Written instruction => Your answer should consist only of the lines below from the one with "screw_columns = 3" through the one with "for node in", copied exactly.

Information shown =>
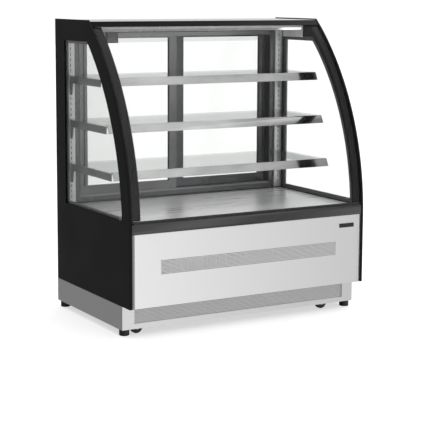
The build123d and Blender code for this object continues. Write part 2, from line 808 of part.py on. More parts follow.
# --- Evaporator in the well, with its fan plate and fan ---
coil_half = 380
coil_low = well_low + 2
coil_top = coil_low + 85
coil_front = 40
coil_rear = 120
fan_radius = 34
fan_z = (coil_low + coil_top) / 2
plate_front = coil_front - 32
with BuildPart() as evaporator_coil:
    block((-coil_half, coil_front, coil_low), (coil_half, coil_rear, coil_top))
    fin_count = int(2 * coil_half // 20) - 1
    for i in range(fin_count):
        fin_x = -coil_half + 20 * (i + 1)
        block(
            (fin_x, coil_front - 1, coil_low + 8),
            (fin_x + 12, coil_front + 20, coil_top - 8),
            mode=Mode.SUBTRACT,
        )
evaporator_coil.part.label = "evaporator_coil"
export_step(evaporator_coil.part, "parts/evaporator_coil.step")

with BuildPart() as evaporator_shroud:
    block((-coil_half, plate_front, coil_low), (coil_half, plate_front + 2, coil_top))
    block((-coil_half, plate_front, coil_top), (coil_half, coil_rear, coil_top + 2))
    with Locations(Location((0, plate_front + 1, fan_z), (90, 0, 0))):
        Cylinder(fan_radius + 3, 6, mode=Mode.SUBTRACT)
    block((-5, plate_front + 24, coil_low), (5, plate_front + 28, coil_top))
    with Locations(Location((0, plate_front + 18, fan_z), (90, 0, 0))):
        Cylinder(14, 16)
    with Locations(Location((0, plate_front + 6, fan_z), (90, 0, 0))):
        Cylinder(2.5, 12)
evaporator_shroud.part.label = "evaporator_shroud"
export_step(evaporator_shroud.part, "parts/evaporator_shroud.step")


def build_fan(radius, hub_radius, shaft_radius, thickness, blades, place):
    """Return a fan: a bored hub with pitched blades, turning about Y at a place."""
    with BuildPart() as fan:
        Cylinder(hub_radius, thickness)
        with PolarLocations((radius + hub_radius) / 2 - 1, blades):
            Box(radius - hub_radius + 2, radius * 0.45, 1.6, rotation=(28, 0, 0))
        Cylinder(shaft_radius + running_clearance, thickness + 1, mode=Mode.SUBTRACT)
    return fan.part.moved(Location(place, (90, 0, 0)))


evaporator_fan = build_fan(fan_radius, 10, 2.5, 9, 5, (0, plate_front + 4.5, fan_z))
evaporator_fan.label = "evaporator_fan"
export_step(evaporator_fan, "parts/evaporator_fan.step")

# --- Condensing unit on the plinth: compressor, condenser, shroud, fan and pipes ---
condenser_x = -200
condenser_half = 130
condenser_front = plinth_front + base_lap + 5
condenser_depth = 60
condenser_low = body_bottom
condenser_high = condenser_low + 180
condenser_z = (condenser_low + condenser_high) / 2
condenser_back = condenser_front + condenser_depth
with BuildPart() as condenser_coil:
    block(
        (condenser_x - condenser_half, condenser_front, condenser_low),
        (condenser_x + condenser_half, condenser_back, condenser_high),
    )
    gap_count = int(2 * condenser_half // 16) - 1
    for i in range(gap_count):
        gap_x = condenser_x - condenser_half + 16 * (i + 1)
        low = (gap_x, condenser_front - 1, condenser_low + 8)
        high = (gap_x + 10, condenser_front + 20, condenser_high - 8)
        block(low, high, mode=Mode.SUBTRACT)
condenser_coil.part.label = "condenser_coil"
export_step(condenser_coil.part, "parts/condenser_coil.step")

condenser_fan_radius = 72
shroud_depth = 50
with BuildPart() as condenser_shroud:
    low = (condenser_x - condenser_half, condenser_back, condenser_low)
    high = (condenser_x + condenser_half, condenser_back + shroud_depth, condenser_high)
    block(low, high)
    low = (condenser_x - condenser_half + 2, condenser_back - 1, condenser_low + 2)
    high = (condenser_x + condenser_half - 2, condenser_back + shroud_depth - 2, condenser_high - 2)
    block(low, high, mode=Mode.SUBTRACT)
    with Locations(Location((condenser_x, condenser_back + shroud_depth, condenser_z), (90, 0, 0))):
        Cylinder(condenser_fan_radius + 5, 10, mode=Mode.SUBTRACT)
    low = (condenser_x - 6, condenser_back + shroud_depth + 22, condenser_low)
    high = (condenser_x + 6, condenser_back + shroud_depth + 28, condenser_high)
    block(low, high)
    low = (condenser_x - 6, condenser_back + shroud_depth - 2, condenser_high - 4)
    high = (condenser_x + 6, condenser_back + shroud_depth + 28, condenser_high)
    block(low, high)
    with Locations(Location((condenser_x, condenser_back + shroud_depth + 20, condenser_z), (90, 0, 0))):
        Cylinder(24, 16)
    with Locations(Location((condenser_x, condenser_back + shroud_depth + 2, condenser_z), (90, 0, 0))):
        Cylinder(3, 22)
condenser_shroud.part.label = "condenser_shroud"
export_step(condenser_shroud.part, "parts/condenser_shroud.step")

fan_place = (condenser_x, condenser_back + shroud_depth - 1, condenser_z)
condenser_fan = build_fan(condenser_fan_radius, 20, 3, 18, 5, fan_place)
condenser_fan.label = "condenser_fan"
export_step(condenser_fan, "parts/condenser_fan.step")

compressor_x = 120
compressor_y = 60
compressor_radius = 78
shell_height = 120
shell_low = body_bottom + 12
stub_length = 6
pipe_z = shell_low + 30
with BuildPart() as compressor:
    with Locations((compressor_x, compressor_y, shell_low + shell_height / 2)):
        Cylinder(compressor_radius, shell_height)
    dome_edges = compressor.edges().filter_by(GeomType.CIRCLE)
    fillet(dome_edges.sort_by(Axis.Z)[-1], 34)
    low = (compressor_x - 95, compressor_y - 60, shell_low - 2)
    high = (compressor_x + 95, compressor_y + 60, shell_low + 2)
    block(low, high)
    with Locations((compressor_x, compressor_y, body_bottom + 5)):
        with GridLocations(160, 90, 2, 2):
            Cylinder(10, 10)
    with Locations((compressor_x + compressor_radius - 2, compressor_y, shell_low + 60)):
        Box(30, 50, 60)
    with Locations(Location((compressor_x - compressor_radius, compressor_y, pipe_z), (0, 90, 0))):
        Cylinder(8, 2 * stub_length)
compressor.part.label = "compressor"
export_step(compressor.part, "parts/compressor.step")

pipe_radius = 5
pipe_bend = 18
with BuildPart() as refrigerant_pipes:
    suction_x = compressor_x - 30
    suction_top = well_low - insulation
    with BuildSketch(Plane.XY.offset(shell_low + shell_height)):
        with Locations((suction_x, compressor_y)):
            Circle(pipe_radius)
    extrude(amount=suction_top - (shell_low + shell_height))
    with BuildLine() as discharge:
        FilletPolyline(
            (compressor_x - compressor_radius - stub_length, compressor_y, pipe_z),
            (condenser_x + condenser_half + 30, compressor_y, pipe_z),
            (condenser_x + condenser_half + 30, condenser_back - 20, pipe_z),
            (condenser_x + condenser_half, condenser_back - 20, pipe_z),
            radius=pipe_bend,
        )
    with BuildSketch(Plane(origin=discharge.line @ 0, z_dir=discharge.line % 0)):
        Circle(pipe_radius)
    sweep(path=discharge.line)
refrigerant_pipes.part.label = "refrigerant_pipes"
export_step(refrigerant_pipes.part, "parts/refrigerant_pipes.step")

# --- Rear service panel with louvres, control box, cable gland and screws ---
louvre_rows = 9
louvre_pitch = 18
louvre_half = 240
panel_front = frame_rear - 2
control_x = 400
control_z = belt_top - 70
control_half_x = 90
control_half_z = 34
gland_x = -half_width + 120
gland_z = body_bottom + 60
gland_radius = 12
with BuildPart() as rear_panel:
    block((-inner_x, panel_front, body_bottom), (inner_x, frame_rear, belt_top))
    low = (-inner_x, panel_front - 16, body_bottom)
    high = (-inner_x + 2, panel_front, belt_top)
    block(low, high)
    low = (inner_x - 2, panel_front - 16, body_bottom)
    high = (inner_x, panel_front, belt_top)
    block(low, high)
    for row in range(louvre_rows):
        slot_z = body_bottom + 70 + row * louvre_pitch
        low = (-louvre_half, panel_front - 1, slot_z)
        high = (louvre_half, frame_rear + 1, slot_z + 7)
        block(low, high, mode=Mode.SUBTRACT)
    low = (control_x - control_half_x, panel_front - 1, control_z - control_half_z)
    high = (control_x + control_half_x, frame_rear + 1, control_z + control_half_z)
    block(low, high, mode=Mode.SUBTRACT)
    with Locations(Location((gland_x, frame_rear - 1, gland_z), (90, 0, 0))):
        Cylinder(gland_radius, 6, mode=Mode.SUBTRACT)
rear_panel.part.label = "rear_panel"
export_step(rear_panel.part, "parts/rear_panel.step")

button_size = 12
button_gap = 0.4
button_spots = {"up": control_x - 2, "down": control_x + 26}
rocker_x = control_x + 68
rocker_width = 16
rocker_height = 28
display_x = control_x - 48
box_depth = 40
rim = 6
with BuildPart() as control_box:
    low = (control_x - control_half_x - rim, frame_rear, control_z - control_half_z - rim)
    high = (control_x + control_half_x + rim, frame_rear + 2.5, control_z + control_half_z + rim)
    block(low, high)
    body_half_x = control_half_x - fit_gap
    body_half_z = control_half_z - fit_gap
    block(
        (control_x - body_half_x, frame_rear - box_depth, control_z - body_half_z),
        (control_x + body_half_x, frame_rear, control_z + body_half_z),
    )
    low = (control_x - control_half_x + 3, frame_rear - box_depth - 1, control_z - control_half_z + 3)
    high = (control_x + control_half_x - 3, frame_rear - 1, control_z + control_half_z - 3)
    block(low, high, mode=Mode.SUBTRACT)
    low = (display_x - 25, frame_rear + 1.5, control_z - 12)
    high = (display_x + 25, frame_rear + 3, control_z + 12)
    block(low, high, mode=Mode.SUBTRACT)
    for x in button_spots.values():
        half_hole = button_size / 2 + button_gap
        low = (x - half_hole, frame_rear - 2, control_z - half_hole)
        high = (x + half_hole, frame_rear + 3, control_z + half_hole)
        block(low, high, mode=Mode.SUBTRACT)
    low = (rocker_x - rocker_width / 2 - 0.6, frame_rear - 2, control_z - rocker_height / 2 - 1)
    high = (rocker_x + rocker_width / 2 + 0.6, frame_rear + 3, control_z + rocker_height / 2 + 1)
    block(low, high, mode=Mode.SUBTRACT)
control_box.part.label = "control_box"
export_step(control_box.part, "parts/control_box.step")

for name, x in button_spots.items():
    with BuildPart() as button:
        half = button_size / 2
        low = (x - half, frame_rear - 5, control_z - half)
        high = (x + half, frame_rear + 3.8, control_z + half)
        block(low, high)
        fillet(button.faces().sort_by(Axis.Y)[-1].edges(), 1)
    button.part.label = f"button_{name}"
    export_step(button.part, f"parts/button_{name}.step")

with BuildPart() as light_rocker:
    with BuildSketch(Plane.YZ.offset(rocker_x - rocker_width / 2)):
        with BuildLine():
            Polyline(
                (frame_rear - 6, control_z - 6),
                (frame_rear + 1.5, control_z - rocker_height / 2 + 0.4),
                (frame_rear + 2.4, control_z),
                (frame_rear + 4.6, control_z + rocker_height / 2 - 1),
                (frame_rear + 0.5, control_z + rocker_height / 2 - 0.6),
                (frame_rear - 6, control_z + 6),
                close=True,
            )
        make_face()
    extrude(amount=rocker_width)
light_rocker.part.label = "light_rocker"
export_step(light_rocker.part, "parts/light_rocker.step")

with BuildPart() as cable_gland:
    with Locations(Location((gland_x, frame_rear + 2, gland_z), (90, 0, 0))):
        Cylinder(gland_radius + 4, 4)
    with Locations(Location((gland_x, frame_rear - 8, gland_z), (90, 0, 0))):
        Cylinder(gland_radius - fit_gap, 16)
        Cylinder(4.5, 30, mode=Mode.SUBTRACT)
    with Locations(Location((gland_x, frame_rear + 2, gland_z), (90, 0, 0))):
        Cylinder(4.5, 8, mode=Mode.SUBTRACT)
cable_gland.part.label = "cable_gland"
export_step(cable_gland.part, "parts/cable_gland.step")

screw_columns = 3
screw_head = 5
screw_edge = 14
with BuildPart() as panel_screws:
    screw_span_x = (inner_x - screw_edge - 12) * 2
    screw_span_z = belt_top - body_bottom - 2 * screw_edge
    with BuildSketch(Plane.XZ.offset(-frame_rear)):
        with Locations((0, middle_z)):
            with GridLocations(screw_span_x / (screw_columns - 1), screw_span_z, screw_columns, 2):
                Circle(screw_head)
    extrude(amount=-2.2)
    fillet(panel_screws.faces().filter_by(Axis.Y).sort_by(Axis.Y)[-6:].edges(), 1.2)
panel_screws.part.label = "panel_screws"
export_step(panel_screws.part, "parts/panel_screws.step")
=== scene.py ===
import math

import bpy
import numpy as np
from mathutils import Matrix, Vector


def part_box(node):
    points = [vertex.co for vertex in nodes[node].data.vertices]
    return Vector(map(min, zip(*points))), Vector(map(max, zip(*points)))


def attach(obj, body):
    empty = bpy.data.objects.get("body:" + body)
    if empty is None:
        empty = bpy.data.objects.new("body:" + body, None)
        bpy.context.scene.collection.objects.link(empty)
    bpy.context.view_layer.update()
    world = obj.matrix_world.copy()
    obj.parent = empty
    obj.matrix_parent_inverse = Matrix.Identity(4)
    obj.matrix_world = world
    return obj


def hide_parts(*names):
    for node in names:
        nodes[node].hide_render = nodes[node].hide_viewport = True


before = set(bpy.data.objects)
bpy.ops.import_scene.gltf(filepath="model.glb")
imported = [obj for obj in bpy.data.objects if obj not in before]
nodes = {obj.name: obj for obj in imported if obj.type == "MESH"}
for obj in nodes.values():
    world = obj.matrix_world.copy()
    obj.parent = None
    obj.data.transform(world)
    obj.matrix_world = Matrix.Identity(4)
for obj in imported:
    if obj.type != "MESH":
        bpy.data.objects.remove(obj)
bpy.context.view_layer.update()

# Camera. A long lens stands off the left front corner, a little above the canopy, and looks
# slightly down, so that the left side wall and the whole front show.
eye = Vector((-3.0609, -5.3106, 1.454))
heading, dip, bank = math.radians(30.033), math.radians(8.093), math.radians(0.279)
ahead = Vector((math.sin(heading) * math.cos(dip), math.cos(heading) * math.cos(dip), -math.sin(dip)))
level = Vector((math.cos(heading), -math.sin(heading), 0.0))
above = level.cross(ahead)
right_hand = level * math.cos(bank) + above * math.sin(bank)
crown = above * math.cos(bank) - level * math.sin(bank)
camera_data = bpy.data.cameras.new("camera")
camera_data.sensor_width = 36.0
camera_data.lens = 114.42
camera_data.shift_y = -0.066
camera = bpy.data.objects.new("camera", camera_data)
bpy.context.scene.collection.objects.link(camera)
camera.matrix_world = Matrix.Translation(eye) @ Matrix((right_hand, crown, -ahead)).transposed().to_4x4()
bpy.context.scene.camera = camera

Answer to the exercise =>
screw_columns = 3
screw_head = 5
screw_edge = 14
with BuildPart() as panel_screws:
    screw_span_x = (inner_x - screw_edge - 12) * 2
    screw_span_z = belt_top - body_bottom - 2 * screw_edge
    with BuildSketch(Plane.XZ.offset(-frame_rear)):
        with Locations((0, middle_z)):
            with GridLocations(screw_span_x / (screw_columns - 1), screw_span_z, screw_columns, 2):
                Circle(screw_head)
    extrude(amount=-2.2)
    fillet(panel_screws.faces().filter_by(Axis.Y).sort_by(Axis.Y)[-6:].edges(), 1.2)
panel_screws.part.label = "panel_screws"
export_step(panel_screws.part, "parts/panel_screws.step")
=== scene.py ===
import math

import bpy
import numpy as np
from mathutils import Matrix, Vector


def part_box(node):
    points = [vertex.co for vertex in nodes[node].data.vertices]
    return Vector(map(min, zip(*points))), Vector(map(max, zip(*points)))


def attach(obj, body):
    empty = bpy.data.objects.get("body:" + body)
    if empty is None:
        empty = bpy.data.objects.new("body:" + body, None)
        bpy.context.scene.collection.objects.link(empty)
    bpy.context.view_layer.update()
    world = obj.matrix_world.copy()
    obj.parent = empty
    obj.matrix_parent_inverse = Matrix.Identity(4)
    obj.matrix_world = world
    return obj


def hide_parts(*names):
    for node in names:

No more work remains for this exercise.